Neural activity is detected through the electric fields generated when neurons fire. These fields are highly localized, so having ultra-small measuring devices that can be densely packed is important for accurate brain readings. The graphene-based probes are reportedly competitive with state-of-the-art platinum electrode arrays and have the benefits of intrinsic signal amplification and a better signal-to-noise performance when scaled down to very small sizes. This will allow for more densely packed and higher resolution probes, vital for precision mapping of brain activity. The inherent amplification property of the transistor also removes the need for a pre-amplification close to the probe – a requirement for metal electrodes.
The devices were used to record the large signals generated by pre-epileptic activity in rats, as well as the smaller levels of brain activity during sleep and in response to visual light stimulation. These types of activities lead to much smaller electrical signals, and are at the level of typical brain activity. The graphene transistor probes showed excellent performance, with a high SNR and good spatial discrimination of the brain activity.
The neural probes are placed directly on the surface of the brain, so safety is critically important. “Graphene is one of the few materials that allows recording in a transistor configuration and simultaneously complies with all other requirements for neural probes such as flexibility, biocompability and chemical stability.” said the team. Importantly, the researchers determined that the graphene-based probes are non-toxic, and did not induce any significant inflammation.
This work represents a first step towards the use of graphene in research as well as clinical neural devices, showing that graphene-based technologies can deliver the high resolution and high SNR needed for these applications. “Graphene neural interfaces have shown already a great potential, but we have to improve on the yield and homogeneity of the device production in order to advance towards a real technology,” said the Deputy of the Graphene Flagship Biomedical Technologies work package. “Once we have demonstrated the proof of concept in animal studies, the next goal will be to work towards the first human clinical trial with graphene devices during intraoperative mapping of the brain. This means addressing all regulatory issues associated to medical devices such as safety, biocompatibility, etc.”

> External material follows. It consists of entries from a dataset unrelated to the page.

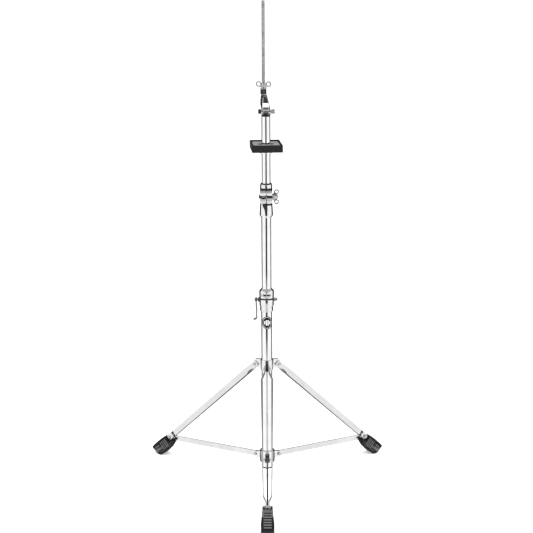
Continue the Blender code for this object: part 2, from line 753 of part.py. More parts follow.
def tilter_yoke(frame):
    """The leaning yoke on the tilter's axis, with its black block, lock nut and rod."""
    tilt = pivot("tilter_pivot", (0, 0, 0), parent=frame)
    end_r = 8.5 * MM
    outer = [
        (-11.2 * MM, -end_r - MM),
        (-11.2 * MM, 7 * MM),
        (-15.6 * MM, 28 * MM),
        (-12.8 * MM, 30 * MM),
        (-12.4 * MM, 41.4 * MM),
        (2.6 * MM, 41.4 * MM),
        (12.4 * MM, 3 * MM),
        (12.4 * MM, -end_r - MM),
        (7.6 * MM, -end_r - MM),
        (7.6 * MM, 8 * MM),
        (6.4 * MM, 20 * MM),
        (3.0 * MM, 33 * MM),
        (0.4 * MM, 36.4 * MM),
        (-4.6 * MM, 36.4 * MM),
        (-6.6 * MM, 33 * MM),
        (-7.2 * MM, 20 * MM),
        (-7.6 * MM, 8 * MM),
        (-7.6 * MM, -end_r - MM),
    ]
    yoke = add_object("tilter_yoke", plate(outer, 30 * MM, upright=True), CHROME)
    side = [*arc(0, 0, end_r, 180, 360, 12), (7.4 * MM, 20 * MM), (7.4 * MM, 42 * MM)]
    side += [(-7.4 * MM, 42 * MM), (-7.4 * MM, 20 * MM)]
    across = plate(side, 60 * MM, upright=True)
    across.transform(Matrix.Rotation(math.pi / 2, 4, "Z"))
    keep_inside(yoke, across)
    cut(
        yoke,
        cylinder(CLAMP_HOLE_R, -20 * MM, 20 * MM, "X"),
        cylinder(ROD_R + GAP, ROD_Z[0] - TILT_AXIS_Z - GAP, 50 * MM, at=(ROD_X, 0)),
    )
    attach(smooth(yoke), tilt)
    block = [
        (6.0 * MM, 20.6 * MM),
        (2.6 * MM, 32.8 * MM),
        (0.2 * MM, 36.0 * MM),
        (-4.4 * MM, 36.0 * MM),
        (-6.2 * MM, 32.8 * MM),
        (-6.8 * MM, 20.6 * MM),
    ]
    block = add_object("tilter_block", plate(block, 11 * MM, upright=True), NYLON)
    attach(block, tilt)

    rod_low, rod_high = (z - TILT_AXIS_Z for z in ROD_Z)
    rod = turned(
        "threaded_rod",
        [
            (0, rod_high),
            (ROD_R - 1.2 * MM, rod_high),
            (ROD_R, rod_high - 1.2 * MM),
            (ROD_R, rod_low),
            (0, rod_low),
        ],
        STEEL,
        closed=False,
        segments=20,
    )
    rod.location.x = ROD_X
    attach(smooth(rod), tilt)
    lock = plate(circle(0, 0, 7.5 * MM, 6), 12.5 * MM, [circle(0, 0, ROD_R + GAP, 20)])
    lock = add_object("rod_lock_nut", lock, CHROME)
    lock.location = (ROD_X, 0, 47.95 * MM)
    lock.rotation_euler.z = math.radians(30)
    attach(lock, tilt)

    lift = pivot("rod_washer_slide", (ROD_X, 0, 54.5 * MM), parent=tilt)
    washer = ring("rod_washer", ROD_R + GAP, 8 * MM, 0, 1.6 * MM, STEEL, segments=24)
    attach(smooth(washer), lift)
    turn = pivot("rod_wing_pivot", (0, 0, 1.9 * MM), (0, 0, math.radians(-24)), parent=lift)
    nut = wing_nut_mesh(6.2 * MM, 13 * MM, 20.5 * MM, 9.6 * MM, 7.4 * MM, ROD_R + GAP)
    attach(smooth(add_object("rod_wing_nut", nut, CHROME)), turn)


# ---------------------------------------------------------------- tripod

def leg_collar(stand):
    """The sliding collar with three tongues and its lock screw at the back."""
    slide = pivot("leg_collar_slide", (0, 0, 0), parent=stand)
    wall_r = 16.6 * MM
    collar = ring(
        "leg_collar", BASE_TUBE_R + 0.35 * MM, wall_r, 292.3 * MM, 319.3 * MM, CHROME, 0.8 * MM
    )
    z = COLLAR_PIVOT_Z
    tongue = [
        (15.5 * MM, z - 8 * MM),
        (PIVOT_RADIUS - 7 * MM, z - 8 * MM),
        *arc(PIVOT_RADIUS, z, 6.6 * MM, -100, 20, 8),
        (PIVOT_RADIUS + 4.5 * MM, z + 8 * MM),
        (PIVOT_RADIUS + 0.5 * MM, z + 13.6 * MM),
        (15.5 * MM, z + 15.5 * MM),
    ]
    tongue = plate(tongue, 8 * MM, upright=True)
    for azimuth in LEG_AZIMUTHS:
        join(collar, around_axis(tongue, azimuth))
    join(collar, cylinder(7 * MM, 15.2 * MM, 24 * MM, "Y", (0, COLLAR_SCREW_Z), 24))
    cut(collar, cylinder(3.7 * MM, 8 * MM, 30 * MM, "Y", (0, COLLAR_SCREW_Z)))
    attach(smooth(collar), slide)

    bearing = 24.3 * MM
    turn = pivot(
        "collar_screw_pivot", (0, bearing, COLLAR_SCREW_Z),
        (-math.pi / 2, math.pi / 2, 0), parent=slide,
    )
    stud = (3.4 * MM, bearing - BASE_TUBE_R - 0.4 * MM)
    screw = wing_nut_mesh(6.2 * MM, 11 * MM, 16 * MM, 8 * MM, 5.2 * MM, 0, stud)
    attach(smooth(add_object("collar_lock_screw", screw, CHROME)), turn)


def ease(value):
    return value * value * (3 - 2 * value)


def strip_offset(x):
    """Sideways place of a leg strip's middle, along the leg from collar pivot to foot."""
    at_collar = 5.75 * MM
    widest = 15.15 * MM
    before_foot = 10.0 * MM
    at_foot = 3.65 * MM
    flare = (8.5 * MM - LEG_LENGTH, 28 * MM - LEG_LENGTH)
    pinch = (-30 * MM, -11 * MM)
    if x <= flare[0]:
        return at_collar
    if x <= flare[1]:
        share = (x - flare[0]) / (flare[1] - flare[0])
        return at_collar + (widest - at_collar) * ease(share)
    if x <= pinch[0]:
        share = (x - flare[1]) / (pinch[0] - flare[1])
        return widest + (before_foot - widest) * share
    if x <= pinch[1]:
        share = (x - pinch[0]) / (pinch[1] - pinch[0])
        return before_foot + (at_foot - before_foot) * ease(share)
    return at_foot


def strip_mesh(side):
    """One flat strip of a leg: a bent band cut to the side view of the strip."""
    low = -LEG_LENGTH - STRIP_TOP_OVERHANG
    bends = [8.5 * MM - LEG_LENGTH + i * 3.25 * MM for i in range(7)]
    bends += [-30 * MM + i * 19 * MM / 6 for i in range(7)]
    stations = [low - MM, *bends, STRIP_IN_FOOT + MM]
    half = STRIP_THICKNESS / 2
    near = [(x, side * (strip_offset(x) - half)) for x in stations]
    far = [(x, side * (strip_offset(x) + half)) for x in reversed(stations)]
    band = add_object("strip", plate([*near, *far], 40 * MM), CHROME)
    depth = STRIP_HALF_DEPTH
    corner = 2.5 * MM
    outline = [
        (low + corner, -depth),
        (STRIP_IN_FOOT, -depth),
        (STRIP_IN_FOOT, depth),
        (low + corner, depth),
        (low, depth - corner),
        (low, corner - depth),
    ]
    holes = [circle(-LEG_LENGTH, 0, PIVOT_HOLE_R), circle(0, 0, PIVOT_HOLE_R)]
    keep_inside(band, plate(outline, 60 * MM, holes, upright=True))
    return baked(band)


def foot_mesh():
    """The rubber foot: side outline with a short flat sole, widening towards the toe."""
    def floor_depth(x):
        return (math.sin(LEG_DIP) * x - FOOT_BOLT_Z) / math.cos(LEG_DIP)

    sole_from = 49 * MM
    sole_to = 57 * MM
    outline = [
        (7.2 * MM, 8.6 * MM),
        (10.5 * MM, 10.9 * MM),
        (30 * MM, 11.4 * MM),
        (50 * MM, 11 * MM),
        TOE,
        (62.4 * MM, 8 * MM),
        (61.8 * MM, 1.5 * MM),
        (59.8 * MM, floor_depth(59.8 * MM) + 1.6 * MM),
        (sole_to, floor_depth(sole_to)),
        (sole_from, floor_depth(sole_from)),
        (42 * MM, -23.6 * MM),
        (19 * MM, -22.6 * MM),
        (5 * MM, -19 * MM),
        (-6 * MM, -14.4 * MM),
        (-7.6 * MM, -11 * MM),
    ]
    foot = add_object("foot", plate(outline, 2 * FOOT_WIDE, upright=True), RUBBER)
    for vertex in foot.data.vertices:
        share = min(max((vertex.co.x - 2 * MM) / (46 * MM), 0), 1)
        vertex.co.y *= (FOOT_NARROW + (FOOT_WIDE - FOOT_NARROW) * share) / FOOT_WIDE
    pocket = STRIP_HALF_DEPTH + 0.4 * MM
    cut(
        foot,
        box((-20 * MM, STRIP_IN_FOOT + MM), (-5.3 * MM, 5.3 * MM), (-pocket, pocket)),
        box((-20 * MM, 7.5 * MM), (-20 * MM, 20 * MM), (-pocket, pocket)),
        box((-20 * MM, 6 * MM), (-2.8 * MM, 2.8 * MM), (-30 * MM, 0)),
    )
    return baked(foot)


def collar_rivet(side):
    """A rivet of a strip's upper end, cut short of the collar tongue's face."""
    rivet = turned_bolt(
        [(2.6 * MM, 8.6 * MM, 9.3 * MM), (4.1 * MM, 7.3 * MM, 8.6 * MM),
         (PIVOT_BOLT_R, 4.6 * MM, 7.3 * MM)]
    )
    aimed(rivet, "Y", (-LEG_LENGTH, 0, 0))
    if side < 0:
        rivet.transform(Matrix.Rotation(math.pi, 4, "X"))
    return rivet


def brace_mesh():
    """A flat strip with a round eye at each end, from the hub pivot along +X."""
    outline = [
        *arc(0, 0, 7.3 * MM, 70, 290, 10),
        *arc(BRACE_LENGTH, 0, 7.3 * MM, -78, 78, 8),
    ]
    outline.insert(11, (9 * MM, -BRACE_HALF_DEPTH))
    outline.append((9 * MM, BRACE_HALF_DEPTH))
    holes = [circle(0, 0, PIVOT_HOLE_R), circle(BRACE_LENGTH, 0, PIVOT_HOLE_R)]
    return plate(outline, BRACE_THICKNESS, holes, upright=True)


def tripod(stand):
    """Three equal legs: each brace turns on the hub, and its leg turns on the brace's end."""
    strips = {side: strip_mesh(side) for side in (-1, 1)}
    rivets = {side: collar_rivet(side) for side in (-1, 1)}
    foot_bolt = pivot_bolt(5.0 * MM)
    foot = foot_mesh()
    brace = brace_mesh()
    for number, azimuth in enumerate(LEG_AZIMUTHS, start=1):
        turn = math.radians(azimuth)
        across = (math.cos(turn), math.sin(turn))
        brace_pivot = pivot(
            f"brace_{number}_pivot",
            (PIVOT_RADIUS * across[0], PIVOT_RADIUS * across[1], HUB_PIVOT_Z),
            (0, BRACE_DIP, turn),
            parent=stand,
        )
        attach(smooth(add_object(f"brace_{number}", brace.copy(), CHROME)), brace_pivot)
        leg_pivot = pivot(
            f"leg_{number}_pivot",
            (FOOT_BOLT_RADIUS * across[0], FOOT_BOLT_RADIUS * across[1], FOOT_BOLT_Z),
            (0, LEG_DIP, turn),
            parent=stand,
        )
        for side, word in ((-1, "right"), (1, "left")):
            strip = add_object(f"leg_{number}_{word}_strip", strips[side].copy(), CHROME)
            attach(smooth(strip), leg_pivot)
            rivet = add_object(f"leg_{number}_{word}_rivet", rivets[side].copy(), STEEL)
            attach(smooth(rivet), leg_pivot)
        attach(smooth(add_object(f"leg_{number}_foot", foot.copy(), RUBBER)), leg_pivot)
        bolt = add_object(f"leg_{number}_foot_bolt", foot_bolt.copy(), STEEL)
        attach(smooth(bolt), leg_pivot)


def build():
    stand = pivot("stand", (0, AXIS_Y, 0))
    base_tube(stand)
    badge(stand)
    lower_hub(stand)
    base_clamp(stand)
    clamp_lever(stand)
    mid_slide = mid_tube(stand)
    upper_slide = upper_tube(mid_slide)
    support_pad(upper_slide)
    tilter_yoke(tilter_base(upper_slide))
    leg_collar(stand)
    tripod(stand)
    bpy.context.view_layer.update()


build()
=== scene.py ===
"""Looks of the percussion stand: chrome tubes and castings, ribbed rubber feet, a rubber
pad and an M8 threaded rod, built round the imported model. Shapes are made in millimetres
round the stand's own axis, and put in the model's frame by TO_ROW.
"""
import json
import math

import bmesh
import bpy
from mathutils import Matrix, Vector


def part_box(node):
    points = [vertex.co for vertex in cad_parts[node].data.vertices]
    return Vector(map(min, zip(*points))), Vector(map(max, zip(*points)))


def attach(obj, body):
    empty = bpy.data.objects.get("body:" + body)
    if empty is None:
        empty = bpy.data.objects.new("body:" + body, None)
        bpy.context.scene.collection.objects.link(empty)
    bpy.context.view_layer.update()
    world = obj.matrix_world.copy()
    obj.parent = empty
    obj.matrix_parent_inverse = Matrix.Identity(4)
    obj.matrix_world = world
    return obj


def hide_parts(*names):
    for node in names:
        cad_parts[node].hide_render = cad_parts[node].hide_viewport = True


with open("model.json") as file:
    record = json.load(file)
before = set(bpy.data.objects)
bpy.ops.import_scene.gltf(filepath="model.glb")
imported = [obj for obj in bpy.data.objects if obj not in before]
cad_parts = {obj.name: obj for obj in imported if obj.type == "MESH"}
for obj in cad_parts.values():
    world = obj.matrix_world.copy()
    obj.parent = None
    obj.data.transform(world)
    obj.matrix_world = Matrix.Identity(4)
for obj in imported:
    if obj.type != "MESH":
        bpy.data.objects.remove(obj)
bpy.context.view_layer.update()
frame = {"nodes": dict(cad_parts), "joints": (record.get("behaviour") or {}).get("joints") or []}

TUBE_LOW, TUBE_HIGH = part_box("base_tube")
AXIS = Vector(((TUBE_LOW.x + TUBE_HIGH.x) / 2, (TUBE_LOW.y + TUBE_HIGH.y) / 2, 0))
TO_ROW = Matrix.Translation(AXIS) @ Matrix.Scale(0.001, 4)
JOINTS = {joint["name"]: joint for joint in frame["joints"]}

# How many sides turned shapes have: tubes and castings, then small bolts.
ROUND = 96
FINE = 40

# Millimetres: room round sliding tubes, and the radii of the holes for bolts.
SLIDE_GAP = 0.35
BUSH_GAP = 0.3
PIVOT_HOLE = 3.1
CROSS_HOLE = 3.3
TUBE_WALL = 1.2


def stand_box(node):
    """A CAD node's corners in millimetres, measured from the stand's axis on the floor."""
    low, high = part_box(node)
    return (low - AXIS) * 1000, (high - AXIS) * 1000


def low_z(node):
    return stand_box(node)[0].z


def high_z(node):
    return stand_box(node)[1].z


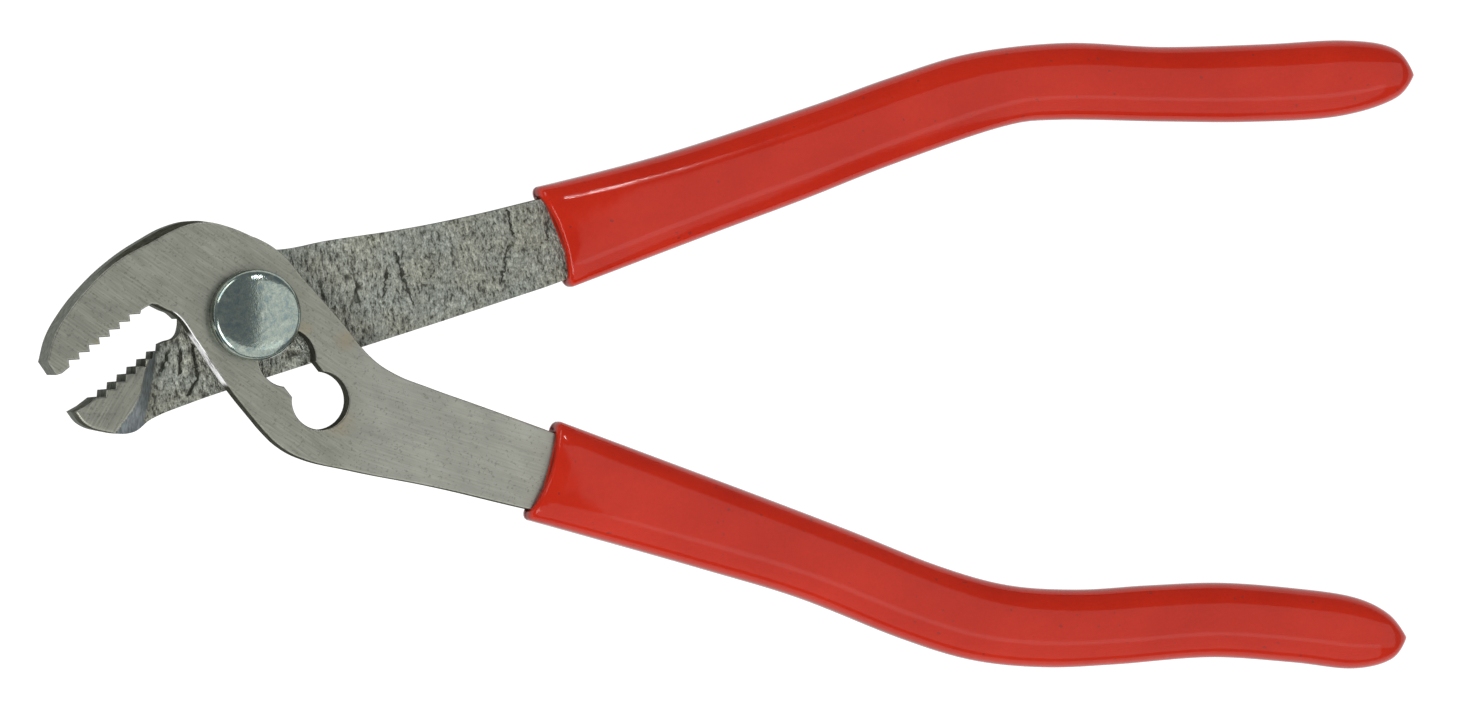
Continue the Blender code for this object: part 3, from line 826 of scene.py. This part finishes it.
def grip_ring(top, bottom, middle, half_thickness, exponent, shrink, forward, bow, full):
    """One section of a grip: a squared oval across the handle, pushed along it by forward."""
    centre = (top + bottom) / 2
    across = (top - bottom) / 2
    width = max(across.length - shrink, 0.02)
    unit = across.normalized()
    ahead = Vector((unit.y, -unit.x))
    points = []
    for side in range(RING_SIDES):
        angle = 2 * math.pi * side / RING_SIDES
        c = power(math.cos(angle), 2 / exponent)
        s = power(math.sin(angle), 2 / exponent)
        push = forward + bow * (1 - c * c)
        flat = centre + unit * width * c + ahead * push
        z = middle + max(half_thickness - shrink, 0.02) * s * (full if s > 0 else 1.0)
        points.append((PIVOT.x + flat.x * MM, PIVOT.y + flat.y * MM, z * MM))
    return points


def grip_rings(top_edge, bottom_edge, middle):
    """Sections of a grip from its lip to its rounded end, closest together at both ends."""
    shares = [(i / GRIP_RINGS) ** 0.9 for i in range(GRIP_RINGS + 1)]
    shares = [1 - (1 - share) ** 1.5 for share in shares]
    tops = even_walk(top_edge, shares)
    bottoms = even_walk(bottom_edge, shares)
    half = GRIP_THICKNESS / 2
    mouth = (tops[0] + bottoms[0]) / 2
    tip = (tops[-1] + bottoms[-1]) / 2
    rings = []
    for shrink, forward in LIP:
        rings.append(grip_ring(tops[0], bottoms[0], middle, half, MOUTH_SQUARENESS,
                               shrink, forward, BOW, crown(0)))
    for top, bottom in zip(tops, bottoms):
        centre = (top + bottom) / 2
        travelled = (centre - mouth).length
        if travelled < LIP_END:
            continue
        inside_end = max(0.0, 1 - (centre - tip).length / END_ROUND)
        close = math.sqrt(max(0.0, 1 - inside_end ** 2))
        extra = (MOUTH_SQUARENESS - GRIP_SQUARENESS) * math.exp(-travelled / SQUARENESS_FADE)
        bow = BOW * math.exp(-travelled / BOW_FADE)
        rings.append(grip_ring(top, bottom, middle, half * max(close, 0.01), GRIP_SQUARENESS + extra,
                               0.0, 0.0, bow, crown(travelled)))
    return rings


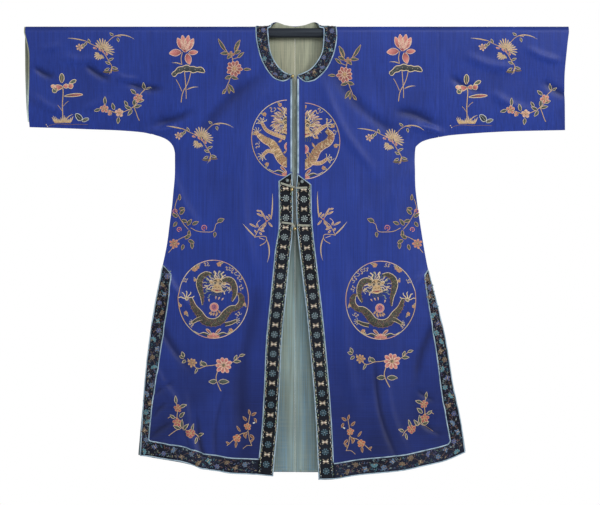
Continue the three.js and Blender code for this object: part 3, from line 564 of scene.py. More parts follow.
def ridges(nodes, coordinate, pitch):
    """Even ridges along a coordinate in millimetres: 0 to 1."""
    wave = nodes.math("SINE", nodes.math("MULTIPLY", coordinate, 2 * math.pi / pitch))
    return nodes.math("MULTIPLY_ADD", wave, 0.5)


def woven(name, base, light, dark, roughness, pitch=0.9, sheen=0.1, streak=0.35, tones_by_height=(), specular=0.25,
          striped=None):
    """Silk with a fine weave, long faint streaks along the warp, slubs, and soft change of colour.
    tones_by_height lists stretches of heights over which it changes, downwards, to another colour; on the
    silk and lining most of these are painted light and shade. striped is the colour of uneven upright
    stripes, which with dark lines between them are painted light and shade of wrinkles."""
    n = Nodes(name, roughness, sheen=sheen, sheen_tint=light, specular=specular)
    place, thread = n.place(), n.thread()
    broad = n.ramp(n.noise(place, 7.0, 3.0), 0.35, 0.68)
    fine = n.ramp(n.noise(n.stretched(place, 420, 420, 7), 1.0, 4.0), 0.32, 0.72)
    tone = n.mix(broad, base, light)
    height = n.add("ShaderNodeSeparateXYZ", Vector=place).outputs[2]
    # Colour steps by height: on the silk and lining mostly painted light and shade, as told at MATERIALS.
    for (low, high), lower in tones_by_height:
        tone = n.mix(n.ramp(height, high, low), tone, n.mix(n.math("MULTIPLY", broad, 0.4), lower, tone))
    if striped is not None:
        # Pale stripes and dark lines on the lining: painted light and shade of its upright wrinkles.
        stripe = n.ramp(n.noise(n.stretched(place, 80, 80, 2.4), 1.0, 3.0), 0.42, 0.62)
        tone = n.mix(n.math("MULTIPLY", stripe, 0.45), tone, striped)
        line = n.ramp(n.noise(n.stretched(place, 150, 150, 2.0), 1.0, 2.0), 0.6, 0.7)
        tone = n.mix(n.math("MULTIPLY", line, 0.55), tone, dark)
    shade = n.mix(n.math("MULTIPLY", fine, streak), tone, dark)
    across = n.noise(n.stretched(place, 8, 8, 1100), 1.0, 2.0)
    shade = n.mix(n.math("MULTIPLY", n.ramp(across, 0.45, 0.8), streak * 0.6), shade, light)
    # The vertex colour tint darkens the cloth where it lies deep in a crease: painted shade in the creases.
    crease_shade = n.add("ShaderNodeVertexColor", {"layer_name": "tint"}).outputs["Color"]
    crease_shade = n.add("ShaderNodeSeparateColor", Color=crease_shade).outputs[0]
    n.base(n.mix(n.math("MULTIPLY", crease_shade, 0.75), shade, tuple(0.45 * v for v in dark)))
    n.rough(n.math("ADD", n.math("MULTIPLY", n.noise(place, 30.0, 2.0), 0.16), roughness - 0.08))
    split = n.add("ShaderNodeSeparateXYZ", Vector=thread)
    warp = ridges(n, split.outputs[0], pitch)
    weft = ridges(n, split.outputs[1], pitch * 0.8)
    cloth = n.math("ADD", n.math("MULTIPLY", warp, weft), n.math("MULTIPLY", fine, 0.6))
    first = n.bump(cloth, 0.35, 0.00012)
    broad, fine = n.noise(n.stretched(place, 38, 38, 22), 1.0, 3.0), n.noise(place, 120.0, 2.0)
    rumple = n.math("ADD", broad, n.math("MULTIPLY", fine, 0.25))
    n.bump(rumple, 0.4, 0.0016, onto=first)
    return n.material


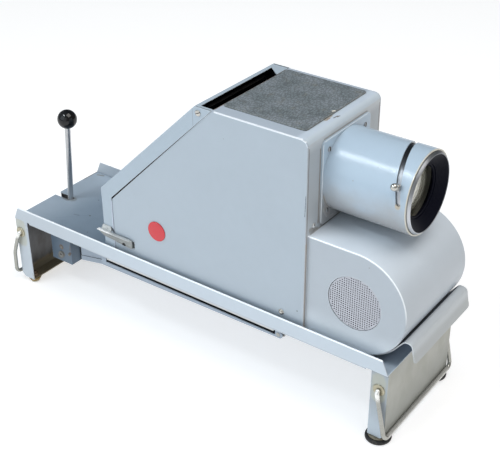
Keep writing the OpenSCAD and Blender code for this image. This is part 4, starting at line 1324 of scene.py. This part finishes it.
# ---------------------------------------------------------------- bails


def half_bail(arm, stub, r1, h1, r2, h2, kink=None):
    """Half of a bail in its own plane: (y, z) points from the stub's end round the top elbow."""
    pts = [(stub, 0.0), ((stub + arm - r1) / 2, 0.0)]
    for k in range(7):
        a = math.pi / 2 * (1 - k / 6)
        pts.append((arm - r1 + r1 * math.cos(a), -r1 + r1 * math.sin(a)))
    return pts


def bails():
    # front: one plane, leaning out by 12.2 degrees
    half = half_bail(94.4, 82.0, 4.0, 0, 9, 0)
    half += [(94.4, z) for z in (-14, -30, -48, -64)]
    for k in range(9):
        a = -math.pi / 2 * k / 8
        half.append((85.4 + 9 * math.cos(a), -65.4 + 9 * math.sin(a)))
    half += [(y, -74.4) for y in (60, 30)]
    full = half + [(0, -74.4)] + [(-y, z) for y, z in reversed(half)]
    t = math.radians(-12.2)
    pts = [(318.9 + z * math.sin(t), y, -29.3 + z * math.cos(t)) for y, z in full]
    bm = bmesh.new()
    sweep(bm, pts, 3.0, 20)
    piece("front_bail_wire", bm, "front_bail", M["chrome"], ("front_bail",), 40)
    # rear: two planes with a soft bend between them
    t1, t2 = math.radians(19.8), math.radians(2.0)
    half = []
    for y, z in half_bail(97.0, 85.0, 3.6, 0, 9, 0) + [(97, -14), (97, -28)]:
        half.append((-322.8 + z * math.sin(t1), y, -23.2 + z * math.cos(t1)))
    knee = Vector((-337.1, 97, -63.0))
    d1 = Vector((-math.sin(t1), 0, -math.cos(t1)))
    d2 = Vector((-math.sin(t2), 0, -math.cos(t2)))
    a, b = knee - d1 * 7, knee + d2 * 7
    for k in range(7):
        s = k / 6
        half.append(tuple(a * (1 - s) ** 2 + knee * (2 * s * (1 - s)) + b * s * s))
    low = [(97, -16), (97, -25)]
    for k in range(9):
        g = -math.pi / 2 * k / 8
        low.append((88 + 9 * math.cos(g), -29.5 + 9 * math.sin(g)))
    low += [(60, -38.5), (30, -38.5)]
    for y, z in low:
        half.append((-337.1 + z * math.sin(t2), y, -63.0 + z * math.cos(t2)))
    mid = (-337.1 - 38.5 * math.sin(t2), 0, -63.0 - 38.5 * math.cos(t2))
    pts = half + [mid] + [(x, -y, z) for x, y, z in reversed(half)]
    bm = bmesh.new()
    sweep(bm, pts, 3.0, 20)
    piece("rear_bail_wire", bm, "rear_bail", M["chrome"], ("rear_bail",), 40)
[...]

The research was the result of a collaborative effort involving Flagship partners Technical University of Munich (TU Munich; Germany), Institut d'Investigacions Biomèdiques August Pi i Sunyer (IDIBAPS; Spain), Spanish National Research Council (CSIC; Spain), The Biomedical Research Networking Center in Bioengineering, Biomaterials and Nanomedicine (CIBER-BBN; Spain) and the Catalan Institute of Nanoscience and Nanotechnology (ICN2; Spain).